Return verbatim the inclusive range of lines running from the line that contains "const screen = new THREE.Group();" to the line that contains "obj.parent = empty". Omit every other line.

• • • •

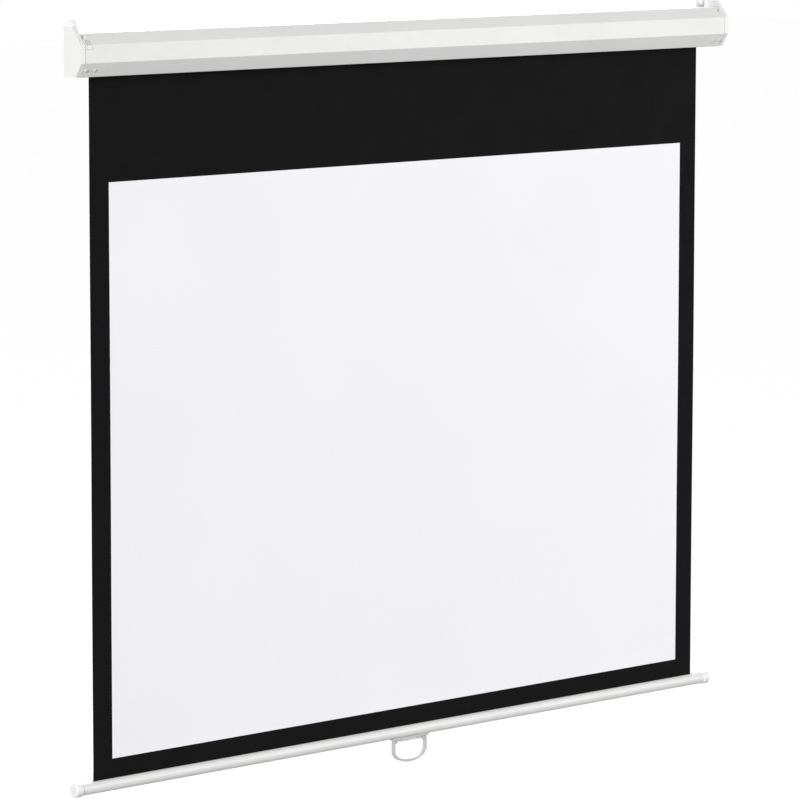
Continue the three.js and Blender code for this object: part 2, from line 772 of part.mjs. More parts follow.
// The saddle under the bar, with two lugs for the handle's pin, about the bar's axis.
function handleBracket() {
  const corners = rectangle(-saddleWidth / 2, saddleWidth / 2, saddleBottom, -saddleGrip);
  const saddle = lengthwise(roundedOutline(corners, saddleEdge), -saddleLength / 2, saddleLength / 2);
  const seat = rod(-saddleLength / 2 - overrun, saddleLength / 2 + overrun, barRadius + seatGap, roundSteps);
  const lugOutline = [
    ...arcPoints(0, pinDrop, knuckleRadius, Math.PI, 2 * Math.PI, smallSteps / 2),
    new THREE.Vector2(knuckleRadius, saddleBottom + saddleDrop / 2),
    new THREE.Vector2(-knuckleRadius, saddleBottom + saddleDrop / 2),
  ];
  const rightLug = lengthwise(lugOutline, lugInner, lugOuter);
  const pinHole = rod(-lugOuter - overrun, lugOuter + overrun, pinRadius + shaftGap, smallSteps);
  pinHole.translate(0, 0, pinDrop);
  const screwHoles = handleScrewPlaces.map((place) => screwCutter(place.at, place.out));
  return joinAndCut([saddle, rightLug, otherEnd(rightLug)], [seat, pinHole, ...screwHoles]);
}

const handleScrewPlaces = [-handleScrewX, handleScrewX].map((x) => ({
  at: new THREE.Vector3(x, 0, saddleBottom),
  out: new THREE.Vector3(0, 0, -1),
}));

// The pull handle: a flat band bent into a loop with straight sides and a round foot, about its pin.
function pullHandle() {
  const half = handleWidth / 2;
  const loopLine = (inwards) => [
    new THREE.Vector2(half - inwards, knuckleRadius),
    ...arcPoints(0, 0, 1, 0, -Math.PI, roundSteps / 2).map((point) => new THREE.Vector2(
      point.x * (half - inwards), -handleSide + point.y * (handleDrop - handleSide - inwards))),
    new THREE.Vector2(-half + inwards, knuckleRadius),
  ];
  const outline = [...loopLine(0), ...loopLine(handleBand).reverse()];
  const band = depthwise(outline, -handleDepth / 2, handleDepth / 2);
  const sideOutline = [
    ...arcPoints(0, 0, knuckleRadius, 0, Math.PI, smallSteps),
    new THREE.Vector2(-knuckleRadius, -handleDrop - overrun),
    new THREE.Vector2(knuckleRadius, -handleDrop - overrun),
  ];
  const rounding = lengthwise(sideOutline, -half - overrun, half + overrun);
  const hole = rod(-half - overrun, half + overrun, pinRadius + runGap, smallSteps);
  return toGeometry(toSolid(band).intersect(toSolid(rounding)).subtract(toSolid(hole)));
}

// Puts a piece and its mirrored twin at the two ends.
function addPair(group, name, geometry, material) {
  addPiece(group, `right_${name}`, geometry, material());
  addPiece(group, `left_${name}`, otherEnd(geometry), material());
}

function addScrew(group, name, place, side, material) {
  const screw = addPiece(group, name, panScrew(), material);
  const at = place.at.clone().addScaledVector(place.out, seatGap);
  screw.applyMatrix4(standing(at.setX(side * at.x), place.out));
}

function buildCase() {
  const group = new THREE.Group();
  addPiece(group, 'case_shell', caseShell(), whiteEnamel());
  addPiece(group, 'left_end_cap', otherEnd(endCap([snapLug()])), whitePlastic());
  addPiece(group, 'right_end_cap', endCap(), whitePlastic());
  addPair(group, 'hanger', hanger(), zincSteel);
  [['left', -1], ['right', 1]].forEach(([end, side]) => {
    capScrewPlaces.forEach((place, i) => {
      addScrew(group, `${end}_cap_screw_${i + 1}`, place, side, whiteEnamel());
    });
    hangerScrewPlaces.forEach((place, i) => {
      const onPlate = { at: place.at.clone().setY(caseBack + hangerPlate), out: place.out };
      addScrew(group, `${end}_hanger_screw_${i + 1}`, onPlate, side, zincSteel());
    });
  });
  const tangHalf = tangThickness / 2 + seatGap;
  const tangHole = new THREE.Path(rectangle(
    axisY - tangHalf, axisY + tangHalf, -spindleRadius - seatGap, spindleRadius + seatGap));
  const pinHole = circlePath(axisY, 0, idlePinRadius + shaftGap, smallSteps);
  addPiece(group, 'left_end_bracket', otherEnd(endBracket(tangHole)), zincSteel());
  addPiece(group, 'right_end_bracket', endBracket(pinHole), zincSteel());
  return group;
}

function buildFixedShafts() {
  const group = new THREE.Group();
  group.position.set(0, axisY, 0);
  addPiece(group, 'roller_spindle', spindle(), zincSteel());
  addPiece(group, 'lock_ratchet', ratchet(), springSteel());
  addPiece(group, 'torsion_spring', torsionSpring(), springSteel());
  addPiece(group, 'spring_anchor', springAnchor(), greyPlastic());
  const guide = sleeve(guideStart, guideStart + guideWidth, spindleRadius + shaftGap,
    tubeRadius - tubeWall - runGap, smallSteps * 2);
  addPiece(group, 'spindle_guide', guide, nylon());
  addPiece(group, 'idle_pin', idlePin(), zincSteel());
  return group;
}

function buildRoller() {
  const group = new THREE.Group();
  group.position.set(0, axisY, 0);
  const tube = sleeve(-halfTube, halfTube, tubeRadius - tubeWall, tubeRadius, roundSteps);
  const wraps = sleeve(-clothWidth / 2, clothWidth / 2, wrapInner, wrapRadius, roundSteps);
  addPiece(group, 'roller_tube', tube, zincSteel());
  addPiece(group, 'cloth_wraps', wraps, blackCloth());
  addPiece(group, 'spring_end_head', springHead(), greyPlastic());
  addPiece(group, 'pawl_retainer', pawlRetainer(), zincSteel());
  addPiece(group, 'idle_end_plug', idlePlug(), greyPlastic());
  const bush = sleeve(halfTube - plugLength, flangeEnd, idlePinRadius + runGap,
    idlePinRadius + runGap + bushWall, smallSteps);
  addPiece(group, 'idle_bush', bush, nylon());
  for (let i = 0; i < pawlCount; i += 1) {
    const arm = new THREE.Group();
    arm.rotation.x = pawlTurn(i);
    const piece = addPiece(arm, `lock_pawl_${i + 1}`, pawl(), springSteel());
    piece.position.z = pawlPinCircle;
    group.add(arm);
  }
  return group;
}

function buildCloth() {
  const group = new THREE.Group();
  const faceBack = clothFront + faceThickness;
  const clothBack = clothFront + clothThickness;
  const backing = clothSheet(clothWidth, 0, viewBottom, faceBack, clothBack);
  const face = clothSheet(viewWidth, viewTop, viewBottom, clothFront, faceBack);
  addPiece(group, 'black_backing', backing, blackCloth());
  addPiece(group, 'white_face', face, whiteCloth());
  return group;
}

function buildBar() {
  const group = new THREE.Group();
  group.position.set(0, clothY, barZ);
  addPiece(group, 'bottom_bar', barTube(), whiteEnamel());
  addPair(group, 'bar_cap', barCap(), whitePlastic);
  addPiece(group, 'bottom_border_cloth', bottomBorderCloth(), blackCloth());
  const rodHalf = clothWidth / 2 + hemRodOverhang;
  const hemRod = addPiece(group, 'hem_rod', rod(-rodHalf, rodHalf, hemRodRadius, smallSteps), nylon());
  hemRod.position.z = hemZ;
  addPiece(group, 'handle_bracket', handleBracket(), lightGreyPlastic());
  const pinRod = rod(-handleWidth / 2, handleWidth / 2, pinRadius, smallSteps);
  const pin = addPiece(group, 'handle_pin', pinRod, zincSteel());
  pin.position.z = pinDrop;
  addScrew(group, 'right_handle_screw', handleScrewPlaces[1], 1, zincSteel());
  addScrew(group, 'left_handle_screw', handleScrewPlaces[1], -1, zincSteel());
  const handle = addPiece(group, 'pull_handle', pullHandle(), lightGreyPlastic());
  handle.position.z = pinDrop;
  return group;
}

const screen = new THREE.Group();
screen.add(buildCase(), buildFixedShafts(), buildRoller(), buildCloth(), buildBar());

export default screen;
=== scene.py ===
# Pull-down projection screen: the looks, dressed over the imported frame. X is right, Y back, Z up.
# Blender's own values are metres. Lengths in the dictionaries are millimetres unless marked m.
import json
import bmesh
import bpy
import numpy as np
from mathutils import Matrix, Vector


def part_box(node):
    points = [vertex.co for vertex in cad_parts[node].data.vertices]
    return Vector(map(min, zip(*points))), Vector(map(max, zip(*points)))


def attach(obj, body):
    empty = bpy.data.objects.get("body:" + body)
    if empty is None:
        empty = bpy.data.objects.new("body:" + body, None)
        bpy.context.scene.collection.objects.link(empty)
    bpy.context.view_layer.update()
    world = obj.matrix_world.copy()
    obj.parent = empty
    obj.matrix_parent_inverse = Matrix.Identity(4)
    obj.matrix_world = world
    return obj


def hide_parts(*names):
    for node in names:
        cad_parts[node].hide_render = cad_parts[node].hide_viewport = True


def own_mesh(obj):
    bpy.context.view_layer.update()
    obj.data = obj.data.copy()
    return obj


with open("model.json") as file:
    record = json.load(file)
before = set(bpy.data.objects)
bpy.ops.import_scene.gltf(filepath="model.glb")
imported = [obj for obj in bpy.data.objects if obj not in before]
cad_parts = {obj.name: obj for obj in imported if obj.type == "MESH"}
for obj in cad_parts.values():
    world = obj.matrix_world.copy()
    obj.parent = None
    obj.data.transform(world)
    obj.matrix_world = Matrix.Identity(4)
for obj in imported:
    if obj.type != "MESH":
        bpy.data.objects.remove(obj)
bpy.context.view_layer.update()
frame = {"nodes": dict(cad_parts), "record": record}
mm = 0.001
bodies = frame["record"]["behaviour"]["bodies"]
bodyOf = {node: body for body, nodes in bodies.items() for node in nodes}
slotOf = {part["node"]: part["material_slot"] for part in frame["record"]["subparts"]}


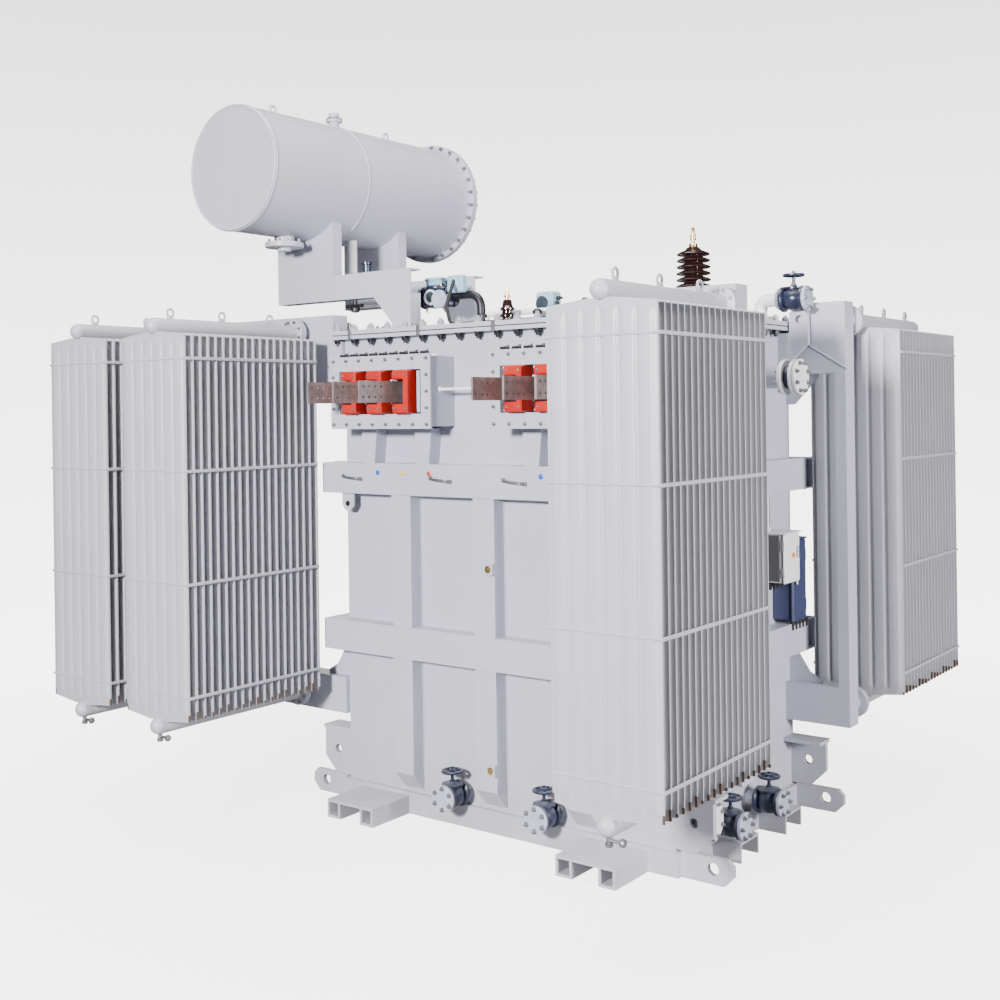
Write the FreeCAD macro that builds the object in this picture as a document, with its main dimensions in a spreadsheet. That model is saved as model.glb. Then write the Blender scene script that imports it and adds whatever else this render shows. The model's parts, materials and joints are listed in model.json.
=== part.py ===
"""Oil-filled power transformer: tank, coolers, conservator, terminals and base.

Frame: origin on the ground under the middle of the tank, +X to the right along
the low-voltage side, +Y towards the back, +Z up. Lengths are millimetres.
"""
import FreeCAD, Part
import os
import Sketcher

DRIVING_SIZES = [
    ("tank_length", 2150, "tank, wall to wall along X"),
    ("tank_depth", 1360, "tank, wall to wall along Y"),
    ("tank_top", 2690, "top of the tank wall above the ground"),
    ("base_height", 120, "skirt frame under the tank"),
    ("base_lip", 30, "skirt frame beyond the tank wall"),
    ("runner_reach", 185, "base runners beyond the end walls"),
    ("runner_width", 200, "one base runner"),
    ("runner_pitch", 520, "between the two base runners"),
    ("runner_wall", 12, "plate of a base runner"),
    ("rim_width", 60, "rim flange beyond the tank wall"),
    ("rim_thick", 20, "rim flange plate"),
    ("gasket_thick", 6, "cover gasket"),
    ("cover_thick", 24, "cover plate"),
    ("beam_height", 175, "ring beam channel"),
    ("beam_depth", 100, "ring beam channel out from the wall"),
    ("beam_wall", 10, "ring beam channel plate"),
    ("lower_beam_level", 880, "underside of the lower ring beam"),
    ("upper_beam_drop", 905, "underside of the upper ring beam below the tank top"),
    ("rib_width", 140, "vertical stiffening rib"),
    ("rib_depth", 90, "rib out from the wall"),
    ("rib_pitch", 580, "between neighbouring ribs"),
    ("rib_foot", 240, "front lower edge of a rib"),
    ("rib_heel", 140, "wall-side lower edge of a rib"),
    ("gusset_top_width", 120, "terminal box gusset at the box"),
    ("gusset_low_width", 80, "terminal box gusset at the beam"),
    ("gusset_pitch", 400, "between the two gussets of a box"),
    ("foot_width", 340, "skid foot across"),
    ("foot_height", 100, "skid foot"),
    ("foot_reach", 300, "skid foot beyond the skirt frame"),
    ("foot_leg", 95, "skid foot leg"),
    ("foot_wall", 14, "skid foot plate"),
    ("foot_spacing", 1540, "between the skid feet of one side"),
    ("lug_thick", 30, "jacking and haulage lug plate"),
    ("lug_reach", 205, "jacking lug beyond the end wall"),
    ("jack_level", 130, "underside of a jacking lug"),
    ("jack_height", 250, "jacking lug plate"),
    ("jack_hole", 50, "jacking lug bore diameter"),
    ("haul_reach", 305, "haulage lug beyond the end wall"),
    ("haul_height", 128, "haulage lug plate"),
    ("haul_hole", 60, "haulage lug bore diameter"),
    ("lift_width", 110, "lifting lug plate"),
    ("lift_height", 210, "lifting lug foot below the tank top"),
    ("lift_rise", 65, "lifting lug above the cover"),
    ("lift_offset", 568, "outer face of a lifting lug off the tank middle"),
    ("lift_thick", 25, "lifting lug plate thickness"),
    ("lift_hole", 45, "lifting lug bore diameter"),
    ("box_length", 735, "terminal box flange along X"),
    ("box_height", 402, "terminal box flange"),
    ("box_depth", 220, "terminal box out from the tank wall"),
    ("box_drop", 535, "underside of a terminal box flange below the tank top"),
    ("box_spacing", 1135, "between the terminal box centres"),
    ("box_shift", -45, "terminal box pair off the tank middle"),
    ("box_rim", 65, "flange border round the box window"),
    ("box_flange", 12, "terminal box flange plate"),
    ("box_wall", 8, "terminal box side plate"),
    ("phase_pitch", 190, "between terminals of one box"),
    ("phase_shift", -17, "middle terminal off the middle of its box"),
    ("moulding_width", 140, "moulded terminal plate"),
    ("moulding_height", 236, "moulded terminal plate"),
    ("moulding_reach", 46, "moulded terminal plate in front of the window"),
    ("busbar_height", 115, "flat terminal bar"),
    ("busbar_thick", 12, "flat terminal bar"),
    ("busbar_reach", 300, "terminal bar in front of the box flange"),
    ("busbar_hole", 14, "terminal bar bolt hole diameter"),
    ("panel_width", 520, "radiator panel along X"),
    ("panel_height", 2030, "radiator panel"),
    ("panel_drop", 15, "top of the radiator panels below the tank top"),
    ("header_rise", 47, "upper radiator header axis above the panels"),
    ("panel_sheet", 3, "radiator panel seam"),
    ("panel_pitch", 52, "between radiator panels"),
    ("panel_count", 19, "panels of one radiator"),
    ("flute_pitch", 84, "between the flutes of a panel"),
    ("flute_width", 76, "flute at the seam"),
    ("flute_crest", 50, "flute at its crest"),
    ("flute_thick", 18, "panel across two opposite flutes"),
    ("flute_count", 6, "flutes of one panel"),
    ("flute_margin", 60, "flute end from the panel end"),
    ("shoulder", 44, "sloped panel shoulder at the header"),
    ("header_diameter", 88, "radiator header pipe"),
    ("header_drop", 45, "lower radiator header axis below the panels"),
    ("tie_height", 16, "radiator tie bar"),
    ("tie_thick", 8, "radiator tie bar out from the panels"),
    ("radiator_gap", 150, "between the two radiators of the left duct"),
    ("inset_right", 62, "right radiator out from the end wall"),
    ("inset_left", 75, "first left radiator out from the end wall"),
    ("radiator_stand", 170, "first radiator panel out from the tank's long wall"),
    ("duct_width", 120, "cooler duct along Y"),
    ("duct_out", 30, "cooler duct beyond the tank's long wall"),
    ("upper_duct_height", 392, "upper cooler duct"),
    ("upper_duct_rise", 98, "upper duct above the header axis"),
    ("lower_duct_height", 210, "lower cooler duct"),
    ("lower_duct_rise", 105, "lower duct above the header axis"),
    ("duct_overrun", 5, "cooler duct past the last pipe"),
    ("duct_neck", 60, "flanged neck on the duct"),
    ("neck_diameter", 90, "pipe between duct and radiator"),
    ("neck_flange", 170, "flange diameter between duct and radiator"),
    ("flange_thick", 18, "pipe flange plate"),
    ("brace_reach", 190, "duct brace along the duct"),
    ("brace_rise", 170, "duct brace along the wall"),
    ("column_width", 60, "post between the right ducts"),
    ("drum_diameter", 727, "conservator outside diameter"),
    ("drum_length", 1780, "conservator along Y"),
    ("drum_wall", 8, "conservator shell plate"),
    ("drum_center_x", -1525, "conservator axis off the tank middle"),
    ("drum_rise", 950, "conservator axis above the cover"),
    ("drum_front", -1130, "conservator near end off the tank middle"),
    ("drum_rim", 36, "conservator flange beyond its shell"),
    ("saddle_thick", 16, "conservator saddle plate"),
    ("saddle_setback", 14, "saddle plate behind the face of its arm"),
    ("saddle_width", 480, "conservator saddle plate along X"),
    ("saddle_front", -530, "front saddle off the tank middle"),
    ("saddle_back", 60, "back saddle off the tank middle"),
    ("arm_height", 150, "conservator support arm"),
    ("arm_width", 90, "conservator support arm along Y"),
    ("arm_rise", 200, "underside of the support arms above the cover"),
    ("arm_left", -1750, "outer end of the support arms"),
    ("arm_right", -660, "inner end of the support arms"),
    ("post_length", 285, "conservator post along X"),
    ("oil_pipe", 60, "oil pipe diameter"),
    ("relay_x", -680, "oil relay off the tank middle"),
    ("relay_y", -300, "oil relay off the tank middle"),
    ("relay_rise", 200, "oil relay axis above the cover"),
    ("hv_x", 685, "high-voltage bushing off the tank middle"),
    ("hv_y", 300, "high-voltage bushing off the tank middle"),
    ("shed_radius", 100, "high-voltage bushing shed"),
    ("shed_pitch", 36, "between the bushing sheds"),
    ("shed_count", 6, "sheds of the high-voltage bushing"),
    ("stud_diameter", 20, "high-voltage terminal stud"),
    ("stud_length", 90, "high-voltage terminal stud above its cap"),
    ("turret_height", 175, "high-voltage turret on the cover"),
    ("valve_bore", 72, "base valve pipe diameter"),
    ("valve_flange", 140, "base valve flange diameter"),
    ("valve_reach", 150, "base valve face out from the skirt frame"),
    ("spool_flange", 185, "top spool flange diameter"),
    ("spool_reach", 335, "top spool out from the end wall"),
    ("spool_drop", 290, "top spool axis below the tank top"),
    ("panel_box_width", 190, "marshalling box along Y"),
    ("panel_box_height", 272, "marshalling box"),
    ("panel_box_depth", 175, "marshalling box out from the wall"),
    ("panel_box_level", 1305, "underside of the marshalling box"),
    ("cabinet_width", 175, "control cabinet along Y"),
    ("cabinet_height", 455, "control cabinet"),
    ("cabinet_depth", 125, "control cabinet out from the wall"),
    ("cabinet_level", 1070, "underside of the control cabinet"),
    ("earth_pad", 60, "earthing pad"),
]


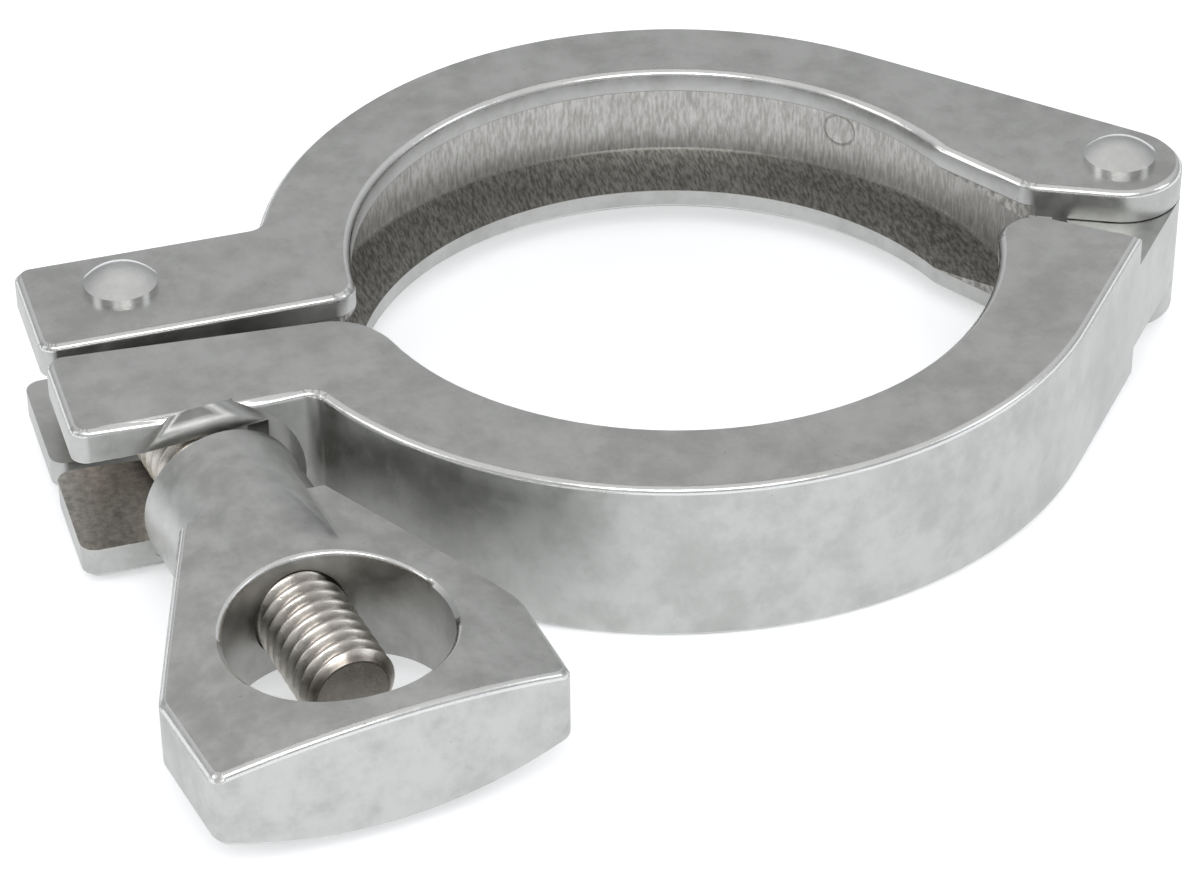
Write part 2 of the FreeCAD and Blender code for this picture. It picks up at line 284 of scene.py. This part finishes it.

• • • •

** Answer to this exercise **
const screen = new THREE.Group();
screen.add(buildCase(), buildFixedShafts(), buildRoller(), buildCloth(), buildBar());

export default screen;
=== scene.py ===
# Pull-down projection screen: the looks, dressed over the imported frame. X is right, Y back, Z up.
# Blender's own values are metres. Lengths in the dictionaries are millimetres unless marked m.
import json
import bmesh
import bpy
import numpy as np
from mathutils import Matrix, Vector


def part_box(node):
    points = [vertex.co for vertex in cad_parts[node].data.vertices]
    return Vector(map(min, zip(*points))), Vector(map(max, zip(*points)))


def attach(obj, body):
    empty = bpy.data.objects.get("body:" + body)
    if empty is None:
        empty = bpy.data.objects.new("body:" + body, None)
        bpy.context.scene.collection.objects.link(empty)
    bpy.context.view_layer.update()
    world = obj.matrix_world.copy()
    obj.parent = empty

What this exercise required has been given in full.